SHORT TASK - Keep to the lines between the one holding "parts = [add_pan(doc, sheet)]" and the one holding "if empty is", inclusive, and write them out exactly.

### INFORMATION SUPPLIED

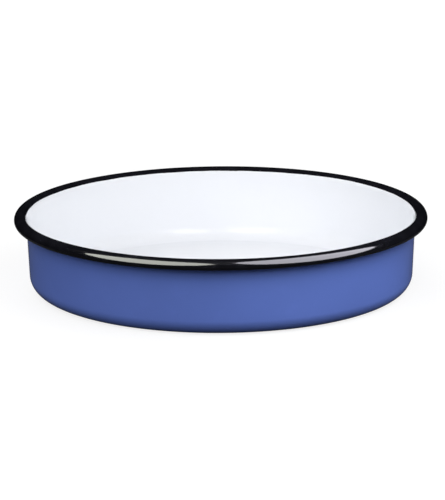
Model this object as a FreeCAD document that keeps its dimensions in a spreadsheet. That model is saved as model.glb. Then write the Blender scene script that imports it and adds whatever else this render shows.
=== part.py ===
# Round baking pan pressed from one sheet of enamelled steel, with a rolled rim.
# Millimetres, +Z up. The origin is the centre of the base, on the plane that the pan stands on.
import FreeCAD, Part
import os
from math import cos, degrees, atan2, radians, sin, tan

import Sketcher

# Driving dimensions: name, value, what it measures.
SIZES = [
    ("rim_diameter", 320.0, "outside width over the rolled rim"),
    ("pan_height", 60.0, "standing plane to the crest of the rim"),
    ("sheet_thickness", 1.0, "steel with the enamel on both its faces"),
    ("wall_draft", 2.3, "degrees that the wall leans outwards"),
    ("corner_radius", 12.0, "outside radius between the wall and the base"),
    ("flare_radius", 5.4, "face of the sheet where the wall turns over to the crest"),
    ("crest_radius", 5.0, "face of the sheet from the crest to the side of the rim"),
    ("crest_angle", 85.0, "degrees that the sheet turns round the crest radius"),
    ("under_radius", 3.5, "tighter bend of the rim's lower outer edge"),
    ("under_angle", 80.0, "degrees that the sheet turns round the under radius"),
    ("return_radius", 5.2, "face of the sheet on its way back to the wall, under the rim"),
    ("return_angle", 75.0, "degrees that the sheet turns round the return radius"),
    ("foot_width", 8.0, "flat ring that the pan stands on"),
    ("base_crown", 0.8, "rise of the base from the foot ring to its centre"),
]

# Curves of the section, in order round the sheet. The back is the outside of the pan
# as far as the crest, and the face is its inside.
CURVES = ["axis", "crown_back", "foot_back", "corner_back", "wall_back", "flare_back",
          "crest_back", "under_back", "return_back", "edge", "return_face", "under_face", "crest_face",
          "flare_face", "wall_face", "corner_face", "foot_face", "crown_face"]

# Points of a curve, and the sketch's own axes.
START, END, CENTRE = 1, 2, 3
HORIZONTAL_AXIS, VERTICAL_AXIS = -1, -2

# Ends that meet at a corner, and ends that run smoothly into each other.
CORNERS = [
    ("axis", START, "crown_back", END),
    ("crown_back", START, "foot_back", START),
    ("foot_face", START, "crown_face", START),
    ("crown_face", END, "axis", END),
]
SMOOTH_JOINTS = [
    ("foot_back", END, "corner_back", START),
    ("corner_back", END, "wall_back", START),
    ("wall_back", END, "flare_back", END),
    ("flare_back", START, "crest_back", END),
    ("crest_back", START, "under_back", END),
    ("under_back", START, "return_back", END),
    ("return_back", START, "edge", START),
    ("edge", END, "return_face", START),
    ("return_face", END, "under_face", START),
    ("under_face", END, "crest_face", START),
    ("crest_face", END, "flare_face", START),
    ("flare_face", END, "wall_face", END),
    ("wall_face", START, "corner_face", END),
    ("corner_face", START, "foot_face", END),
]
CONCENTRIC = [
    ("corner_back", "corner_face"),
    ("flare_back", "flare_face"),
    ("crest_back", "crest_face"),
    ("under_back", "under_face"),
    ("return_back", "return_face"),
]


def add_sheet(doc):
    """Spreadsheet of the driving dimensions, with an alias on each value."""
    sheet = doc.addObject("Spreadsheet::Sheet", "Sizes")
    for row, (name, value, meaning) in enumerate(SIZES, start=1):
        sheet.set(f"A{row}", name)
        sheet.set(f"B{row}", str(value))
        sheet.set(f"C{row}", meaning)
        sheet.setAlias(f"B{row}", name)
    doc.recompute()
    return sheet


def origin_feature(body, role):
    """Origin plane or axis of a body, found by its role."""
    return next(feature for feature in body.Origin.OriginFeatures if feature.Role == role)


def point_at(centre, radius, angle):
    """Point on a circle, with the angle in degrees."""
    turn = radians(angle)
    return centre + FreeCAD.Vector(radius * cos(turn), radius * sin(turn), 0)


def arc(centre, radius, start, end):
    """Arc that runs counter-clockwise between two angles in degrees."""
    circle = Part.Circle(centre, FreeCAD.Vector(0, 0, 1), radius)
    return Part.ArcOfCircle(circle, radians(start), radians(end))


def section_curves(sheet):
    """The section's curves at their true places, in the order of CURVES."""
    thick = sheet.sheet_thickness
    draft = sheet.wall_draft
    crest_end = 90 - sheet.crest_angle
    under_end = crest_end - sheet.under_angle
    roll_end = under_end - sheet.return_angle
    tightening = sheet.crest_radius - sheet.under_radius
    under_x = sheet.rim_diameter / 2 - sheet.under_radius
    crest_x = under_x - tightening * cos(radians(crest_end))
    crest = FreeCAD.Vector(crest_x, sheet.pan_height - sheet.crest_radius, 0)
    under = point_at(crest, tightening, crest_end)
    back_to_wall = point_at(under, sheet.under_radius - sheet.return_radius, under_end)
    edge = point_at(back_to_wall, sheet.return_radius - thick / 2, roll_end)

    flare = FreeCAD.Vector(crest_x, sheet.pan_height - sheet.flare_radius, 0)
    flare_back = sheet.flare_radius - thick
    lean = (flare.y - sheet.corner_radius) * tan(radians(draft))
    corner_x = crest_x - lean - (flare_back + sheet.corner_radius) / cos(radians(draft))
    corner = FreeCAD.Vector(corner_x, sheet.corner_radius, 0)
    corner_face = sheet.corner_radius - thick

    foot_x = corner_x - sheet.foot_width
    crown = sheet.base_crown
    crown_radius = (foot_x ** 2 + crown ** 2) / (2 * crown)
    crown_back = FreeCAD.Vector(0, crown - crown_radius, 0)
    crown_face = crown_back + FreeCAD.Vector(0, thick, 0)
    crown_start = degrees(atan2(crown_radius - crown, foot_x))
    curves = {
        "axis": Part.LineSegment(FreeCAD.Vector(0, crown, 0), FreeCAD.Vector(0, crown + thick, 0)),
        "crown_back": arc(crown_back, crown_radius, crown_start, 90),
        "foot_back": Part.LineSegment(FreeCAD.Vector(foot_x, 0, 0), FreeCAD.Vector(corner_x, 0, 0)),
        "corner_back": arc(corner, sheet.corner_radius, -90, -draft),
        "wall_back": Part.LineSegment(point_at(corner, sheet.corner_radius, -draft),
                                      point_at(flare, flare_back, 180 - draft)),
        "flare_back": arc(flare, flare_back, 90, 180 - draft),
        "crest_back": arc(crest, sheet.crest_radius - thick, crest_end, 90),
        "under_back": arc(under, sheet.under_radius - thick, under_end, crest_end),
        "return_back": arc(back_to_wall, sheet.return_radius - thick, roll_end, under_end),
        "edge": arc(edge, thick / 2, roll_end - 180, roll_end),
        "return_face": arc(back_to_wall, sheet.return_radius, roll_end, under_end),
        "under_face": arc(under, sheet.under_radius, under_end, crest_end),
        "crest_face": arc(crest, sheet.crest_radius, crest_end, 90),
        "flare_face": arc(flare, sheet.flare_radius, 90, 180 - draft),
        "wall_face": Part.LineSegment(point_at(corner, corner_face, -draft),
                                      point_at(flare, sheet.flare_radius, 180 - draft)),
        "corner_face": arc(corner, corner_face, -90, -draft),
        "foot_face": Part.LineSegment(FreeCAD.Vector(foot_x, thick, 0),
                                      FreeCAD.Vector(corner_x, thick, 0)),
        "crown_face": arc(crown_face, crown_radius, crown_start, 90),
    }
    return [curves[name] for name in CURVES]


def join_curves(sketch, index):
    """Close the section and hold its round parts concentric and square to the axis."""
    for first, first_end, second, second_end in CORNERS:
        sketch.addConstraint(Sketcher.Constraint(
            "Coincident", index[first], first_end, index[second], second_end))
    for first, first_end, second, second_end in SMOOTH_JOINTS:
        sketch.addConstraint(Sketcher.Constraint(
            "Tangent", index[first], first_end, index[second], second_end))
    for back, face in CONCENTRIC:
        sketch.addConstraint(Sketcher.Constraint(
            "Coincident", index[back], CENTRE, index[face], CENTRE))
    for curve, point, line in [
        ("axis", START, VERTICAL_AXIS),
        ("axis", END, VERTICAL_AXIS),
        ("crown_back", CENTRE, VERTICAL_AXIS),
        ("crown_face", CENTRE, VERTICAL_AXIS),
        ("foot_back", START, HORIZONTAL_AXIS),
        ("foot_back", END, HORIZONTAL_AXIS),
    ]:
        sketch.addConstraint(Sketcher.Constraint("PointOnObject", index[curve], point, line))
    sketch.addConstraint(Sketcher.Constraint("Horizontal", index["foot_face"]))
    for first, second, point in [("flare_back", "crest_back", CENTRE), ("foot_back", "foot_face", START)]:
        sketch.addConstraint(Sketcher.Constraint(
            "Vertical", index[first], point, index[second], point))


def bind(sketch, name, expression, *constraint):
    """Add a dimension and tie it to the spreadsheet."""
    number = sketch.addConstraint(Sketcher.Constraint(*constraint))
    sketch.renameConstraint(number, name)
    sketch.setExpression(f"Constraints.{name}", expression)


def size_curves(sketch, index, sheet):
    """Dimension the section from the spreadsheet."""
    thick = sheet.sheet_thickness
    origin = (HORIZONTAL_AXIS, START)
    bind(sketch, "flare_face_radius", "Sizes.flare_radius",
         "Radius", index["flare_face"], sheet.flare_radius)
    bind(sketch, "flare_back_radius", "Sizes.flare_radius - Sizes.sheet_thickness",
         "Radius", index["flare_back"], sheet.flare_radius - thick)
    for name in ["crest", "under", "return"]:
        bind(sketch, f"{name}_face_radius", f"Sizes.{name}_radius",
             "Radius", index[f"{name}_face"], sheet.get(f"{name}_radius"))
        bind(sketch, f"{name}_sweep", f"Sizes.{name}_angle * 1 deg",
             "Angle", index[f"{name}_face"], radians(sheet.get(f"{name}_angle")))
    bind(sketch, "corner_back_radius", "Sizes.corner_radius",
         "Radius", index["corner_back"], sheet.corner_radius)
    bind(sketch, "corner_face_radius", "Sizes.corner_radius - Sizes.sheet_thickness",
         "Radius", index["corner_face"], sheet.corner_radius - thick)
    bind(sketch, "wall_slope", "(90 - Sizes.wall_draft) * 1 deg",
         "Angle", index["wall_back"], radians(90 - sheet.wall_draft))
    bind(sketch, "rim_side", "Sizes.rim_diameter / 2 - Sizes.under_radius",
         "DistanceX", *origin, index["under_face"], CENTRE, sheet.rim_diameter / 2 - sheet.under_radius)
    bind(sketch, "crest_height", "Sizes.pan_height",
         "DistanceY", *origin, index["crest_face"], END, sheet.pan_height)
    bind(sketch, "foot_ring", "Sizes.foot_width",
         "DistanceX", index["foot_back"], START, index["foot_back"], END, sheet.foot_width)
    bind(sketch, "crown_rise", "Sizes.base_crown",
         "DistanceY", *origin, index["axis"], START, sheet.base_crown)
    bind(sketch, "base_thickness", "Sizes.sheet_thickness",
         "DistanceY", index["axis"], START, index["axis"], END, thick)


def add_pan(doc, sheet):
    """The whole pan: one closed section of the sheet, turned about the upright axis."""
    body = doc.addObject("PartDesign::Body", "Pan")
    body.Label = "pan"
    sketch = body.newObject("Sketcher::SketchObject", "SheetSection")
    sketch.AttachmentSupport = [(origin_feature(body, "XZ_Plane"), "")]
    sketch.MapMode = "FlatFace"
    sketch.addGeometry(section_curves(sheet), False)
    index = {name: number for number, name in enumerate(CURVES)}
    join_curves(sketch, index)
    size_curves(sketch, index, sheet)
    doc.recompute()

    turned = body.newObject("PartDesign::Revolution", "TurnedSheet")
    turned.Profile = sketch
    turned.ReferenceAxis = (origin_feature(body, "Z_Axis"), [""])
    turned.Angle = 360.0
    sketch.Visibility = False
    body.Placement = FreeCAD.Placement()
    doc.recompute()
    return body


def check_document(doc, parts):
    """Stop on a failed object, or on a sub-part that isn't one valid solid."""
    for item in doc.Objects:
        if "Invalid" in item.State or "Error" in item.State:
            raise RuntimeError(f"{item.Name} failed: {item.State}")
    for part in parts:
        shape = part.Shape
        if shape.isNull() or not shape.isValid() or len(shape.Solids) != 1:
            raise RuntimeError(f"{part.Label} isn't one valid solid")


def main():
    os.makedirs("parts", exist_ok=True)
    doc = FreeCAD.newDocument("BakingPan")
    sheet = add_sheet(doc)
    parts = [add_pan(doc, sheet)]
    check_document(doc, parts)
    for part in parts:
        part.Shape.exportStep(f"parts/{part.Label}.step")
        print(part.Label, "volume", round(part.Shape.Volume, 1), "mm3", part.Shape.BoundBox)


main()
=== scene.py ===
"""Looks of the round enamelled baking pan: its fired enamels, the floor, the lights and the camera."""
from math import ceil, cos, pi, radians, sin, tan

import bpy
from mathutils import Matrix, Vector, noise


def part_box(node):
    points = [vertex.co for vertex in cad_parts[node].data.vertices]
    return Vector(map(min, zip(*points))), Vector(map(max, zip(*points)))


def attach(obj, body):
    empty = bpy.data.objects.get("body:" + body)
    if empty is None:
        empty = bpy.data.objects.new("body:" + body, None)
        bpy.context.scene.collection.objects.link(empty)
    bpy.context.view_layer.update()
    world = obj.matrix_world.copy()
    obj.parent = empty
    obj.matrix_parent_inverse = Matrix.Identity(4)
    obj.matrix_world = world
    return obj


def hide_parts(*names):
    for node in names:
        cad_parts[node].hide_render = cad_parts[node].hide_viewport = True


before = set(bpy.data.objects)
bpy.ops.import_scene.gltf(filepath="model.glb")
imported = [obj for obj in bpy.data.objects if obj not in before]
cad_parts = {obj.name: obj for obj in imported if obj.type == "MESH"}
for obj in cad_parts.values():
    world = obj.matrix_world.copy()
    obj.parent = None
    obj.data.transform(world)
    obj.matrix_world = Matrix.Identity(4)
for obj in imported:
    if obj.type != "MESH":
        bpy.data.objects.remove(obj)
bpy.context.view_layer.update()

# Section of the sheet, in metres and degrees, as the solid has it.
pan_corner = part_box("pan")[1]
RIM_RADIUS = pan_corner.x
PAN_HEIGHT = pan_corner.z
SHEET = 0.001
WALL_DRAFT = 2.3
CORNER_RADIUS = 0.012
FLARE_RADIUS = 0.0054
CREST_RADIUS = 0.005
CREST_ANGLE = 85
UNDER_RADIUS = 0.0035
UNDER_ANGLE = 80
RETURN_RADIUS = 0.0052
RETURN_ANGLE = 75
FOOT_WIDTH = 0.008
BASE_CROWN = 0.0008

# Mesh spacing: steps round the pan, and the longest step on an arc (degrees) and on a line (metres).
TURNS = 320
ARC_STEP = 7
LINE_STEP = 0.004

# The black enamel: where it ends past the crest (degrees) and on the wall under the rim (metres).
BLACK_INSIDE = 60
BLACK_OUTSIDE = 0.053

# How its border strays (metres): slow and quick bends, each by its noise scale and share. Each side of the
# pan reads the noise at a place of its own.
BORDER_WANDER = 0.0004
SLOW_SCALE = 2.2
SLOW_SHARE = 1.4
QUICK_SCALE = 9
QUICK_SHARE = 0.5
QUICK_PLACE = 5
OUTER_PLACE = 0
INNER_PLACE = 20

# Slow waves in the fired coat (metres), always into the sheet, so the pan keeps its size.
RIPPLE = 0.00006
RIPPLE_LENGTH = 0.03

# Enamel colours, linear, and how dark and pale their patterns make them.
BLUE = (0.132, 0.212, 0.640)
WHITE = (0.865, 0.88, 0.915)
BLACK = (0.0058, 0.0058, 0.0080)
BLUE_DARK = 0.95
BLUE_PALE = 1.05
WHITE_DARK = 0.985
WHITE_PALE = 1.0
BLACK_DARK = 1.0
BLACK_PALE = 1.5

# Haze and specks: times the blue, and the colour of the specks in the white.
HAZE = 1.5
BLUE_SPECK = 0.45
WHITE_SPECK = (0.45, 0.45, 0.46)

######

FULL SOLUTION -
    parts = [add_pan(doc, sheet)]
    check_document(doc, parts)
    for part in parts:
        part.Shape.exportStep(f"parts/{part.Label}.step")
        print(part.Label, "volume", round(part.Shape.Volume, 1), "mm3", part.Shape.BoundBox)


main()
=== scene.py ===
"""Looks of the round enamelled baking pan: its fired enamels, the floor, the lights and the camera."""
from math import ceil, cos, pi, radians, sin, tan

import bpy
from mathutils import Matrix, Vector, noise


def part_box(node):
    points = [vertex.co for vertex in cad_parts[node].data.vertices]
    return Vector(map(min, zip(*points))), Vector(map(max, zip(*points)))


def attach(obj, body):
    empty = bpy.data.objects.get("body:" + body)
    if empty is None:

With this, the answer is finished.